Photos: a 1920s Church is Transformed into an Artist’s Sanctuary
The Scottish Free Presbyterian church is now the studio of artist Jane Irwin.
October 28, 2016
Back in 2007, Jane Irwin was an active sculptor on the lookout for a new studio when her husband, Ross Hill, called with the surprise news: “He said he’d bought a church.”
Hill (of Hill’s of Kerrisdale, Hill’s Dry Goods, Blue Ruby) had been visiting friends in the neighbourhood when he saw a small For Sale sign on the then-yellow Scottish Free Presbyterian church (one of three built in North America) in the Fraserhood. “I thought it was incredible,” says Irwin, describing the first time she saw it. “I love the scale of it, because it’s not too huge, but it feels like this big, beautiful open space with the really high ceilings.”
Interior designer Juli Hodgson and architect Innes Yates of Bnode Architects were called in to thoughtfully restore the church while adding a full kitchen, bathroom and living quarters. “We didn’t want it to be completely gutted and transformed into a super-modern space,” she explains. “Juli was terrific at coming up with a really great design for that.”
After construction started, Irwin’s focus shifted from full-time artist to arts advocate and philanthropist (she’s now the co-vice-chair on the Vancouver Art Gallery board, busy finding the institution a new home), and her church studio morphed as well. The couple began offering it to the local arts community as a venue for performances, talks, dinners and even as a residence for visiting artists. “I think we realized when we were doing the renovation that it could be an opportunity to provide a space that didn’t exist in the city,” says Irwin.

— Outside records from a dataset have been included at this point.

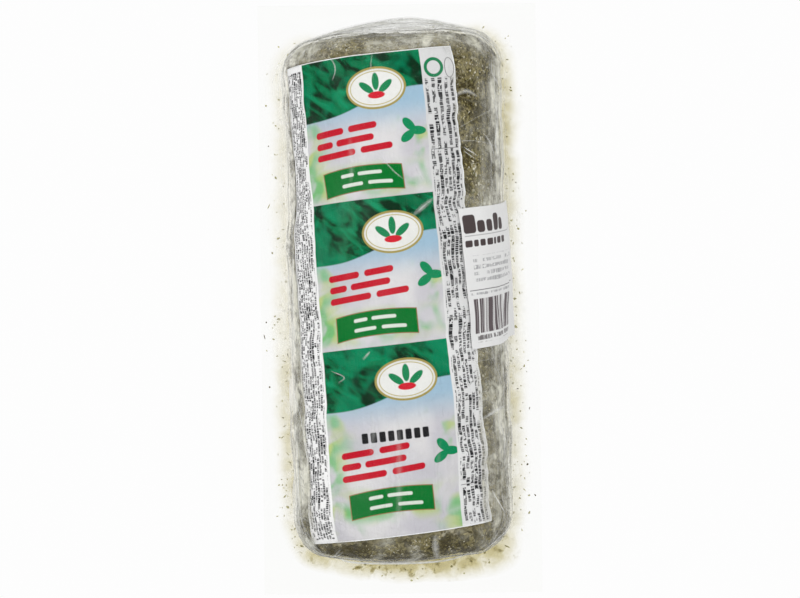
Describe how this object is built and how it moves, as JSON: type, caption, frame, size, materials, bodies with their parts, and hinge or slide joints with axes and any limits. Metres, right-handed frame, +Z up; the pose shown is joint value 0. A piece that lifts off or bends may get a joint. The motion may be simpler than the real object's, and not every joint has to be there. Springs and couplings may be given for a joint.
{
  "type": "goat cheese log, vacuum packed",
  "caption": "Herb-crusted goat cheese log in a clear vacuum pouch, with a long paper label on top and a small price label on its side.",
  "frame": {"origin": "on the table, under the middle of the pouch's outline", "axes": "+Z up, +Y along the log towards the gathered end, +X to the side that has the price label"},
  "size_m": [0.1084, 0.23, 0.0736],
  "materials": {
    "herb_crust_in_film": "herb crusted cheese under clear film",
    "green_label": "printed label under film",
    "white_paper": "matt price label"
  },
  "bodies": {
    "root": {"vacuum_pack": "herb_crust_in_film", "product_label": "green_label", "price_label": "white_paper"}
  },
  "joints": []
}
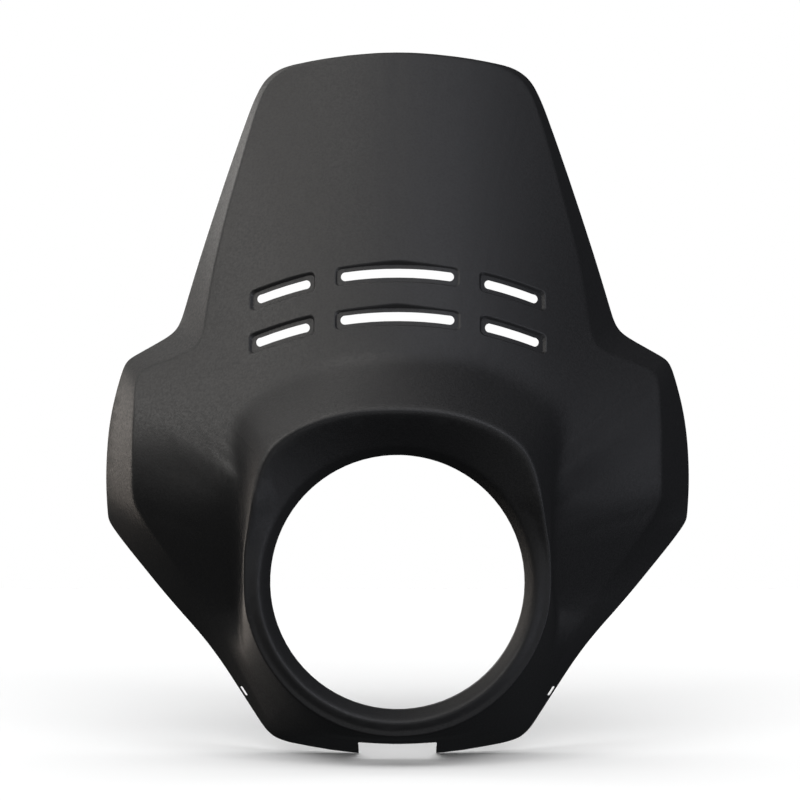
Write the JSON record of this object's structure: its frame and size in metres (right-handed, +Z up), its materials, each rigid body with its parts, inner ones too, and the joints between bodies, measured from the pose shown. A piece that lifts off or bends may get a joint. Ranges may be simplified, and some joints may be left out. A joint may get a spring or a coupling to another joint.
{
  "type": "motorcycle headlight fairing",
  "caption": "One-piece moulded fairing: a leaning screen with slotted air vents over a hooded round lamp opening, with side wings and a turned-back rim.",
  "frame": {"origin": "on the axis of the lamp opening, at the middle of its straight land", "axes": "+X to the right seen from the front, +Y backwards towards the rider, +Z up"},
  "size_m": [0.3972, 0.1911, 0.4765],
  "materials": {
    "matt_plastic": "matt black moulded plastic with a fine grain"
  },
  "bodies": {
    "root": {"fairing_shell": "matt_plastic"}
  },
  "joints": []
}
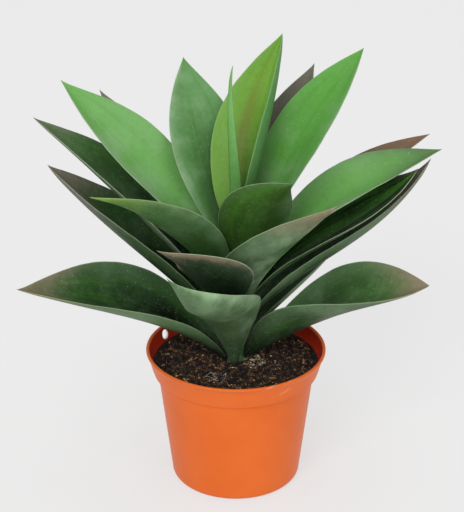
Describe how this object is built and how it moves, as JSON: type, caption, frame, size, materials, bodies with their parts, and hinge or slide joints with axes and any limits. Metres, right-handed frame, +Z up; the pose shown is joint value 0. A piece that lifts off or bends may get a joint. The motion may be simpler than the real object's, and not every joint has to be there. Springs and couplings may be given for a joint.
{
  "type": "potted agave plant",
  "caption": "Rosette of broad pointed fleshy leaves on a short stem, set in dark soil in a tapered plastic nursery pot with a rolled lip and drain holes.",
  "frame": {"origin": "centre of the pot's underside, on the plane it rests on", "axes": "+Z up along the pot's centre line, +X to the right in the picture, -Y towards the camera"},
  "size_m": [0.2955, 0.2078, 0.326],
  "materials": {
    "pot_plastic": "terracotta orange, softly glossy",
    "peat": "dark crumbly peat, matt",
    "stem_green": "matt green",
    "leaf_dark_green": "waxy dark green with a faint blush at the tips",
    "leaf_bright_green": "waxy bright green"
  },
  "bodies": {
    "root": {"pot": "pot_plastic", "soil": "peat", "stem": "stem_green", "leaf_low_front": "leaf_dark_green", "leaf_low_left": "leaf_dark_green", "leaf_low_right": "leaf_dark_green", "leaf_low_behind_left": "leaf_dark_green", "leaf_low_behind_right": "leaf_dark_green", "leaf_mid_front_left": "leaf_dark_green", "leaf_lower_left": "leaf_dark_green", "leaf_lower_right": "leaf_dark_green", "leaf_lower_behind": "leaf_dark_green", "leaf_mid_front_right": "leaf_dark_green", "leaf_behind_left": "leaf_dark_green", "leaf_mid_left": "leaf_dark_green", "leaf_mid_right": "leaf_dark_green", "leaf_mid_behind": "leaf_dark_green", "leaf_behind_right": "leaf_dark_green", "leaf_high_front": "leaf_dark_green", "leaf_high_front_left": "leaf_bright_green", "leaf_high_right": "leaf_bright_green", "leaf_high_left": "leaf_bright_green", "leaf_tall_behind": "leaf_bright_green", "leaf_tall_left": "leaf_bright_green", "leaf_tall_right": "leaf_bright_green", "leaf_tall_centre": "leaf_bright_green", "leaf_heart": "leaf_bright_green"}
  },
  "joints": []
}
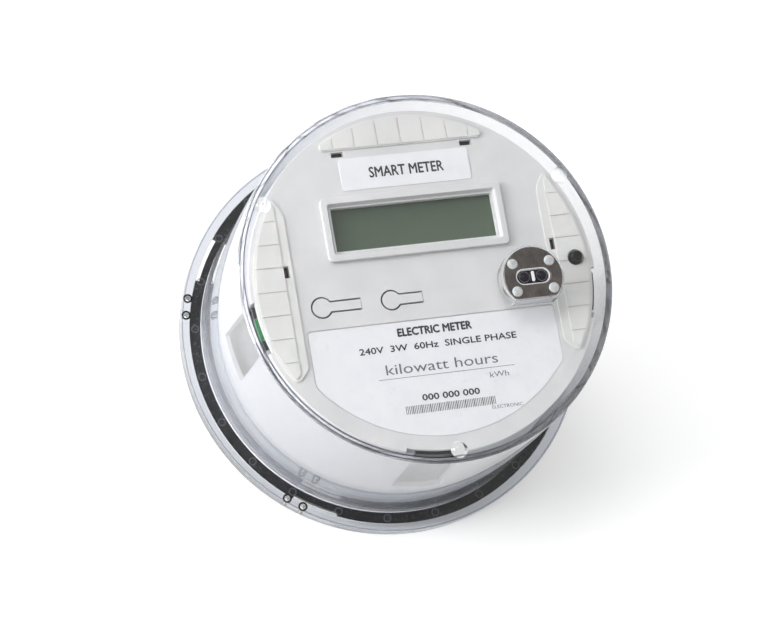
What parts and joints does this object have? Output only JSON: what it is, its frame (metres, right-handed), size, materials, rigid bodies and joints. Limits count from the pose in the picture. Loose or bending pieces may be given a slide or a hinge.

Tall Order Four towers of wood-and-steel bookcases house Irwin’s expansive library of art catalogues—some she’s been collecting since she was in her early 20s. A text-based artwork from Derek Sullivan (right wall) and two oil paintings from Miriam Cahn (back wall) are part of her rotating collection.
Old with the New Thick coats of white paint gave the original wood ceiling and walls a fresh update, while subtle skylight cut-outs were installed above the loft to let in the light and keep things cool during summer months.
Art Up Close Jane Irwin loves The Last Drop, a new “powerful and evocative” sculpture from Myfanwy MacLeod (the same artist responsible for the giant birds in Olympic Village)—it’s the kind of large-scale artwork that wouldn’t fit in her primary residence.
The Good Books Upstairs, a new loft provides a place to sleep, but the crow’s nest mostly functions as Irwin’s office. Within arm’s reach, a handful of cover-worn bibles sits under a glass case, a “little nod” to the church’s past life.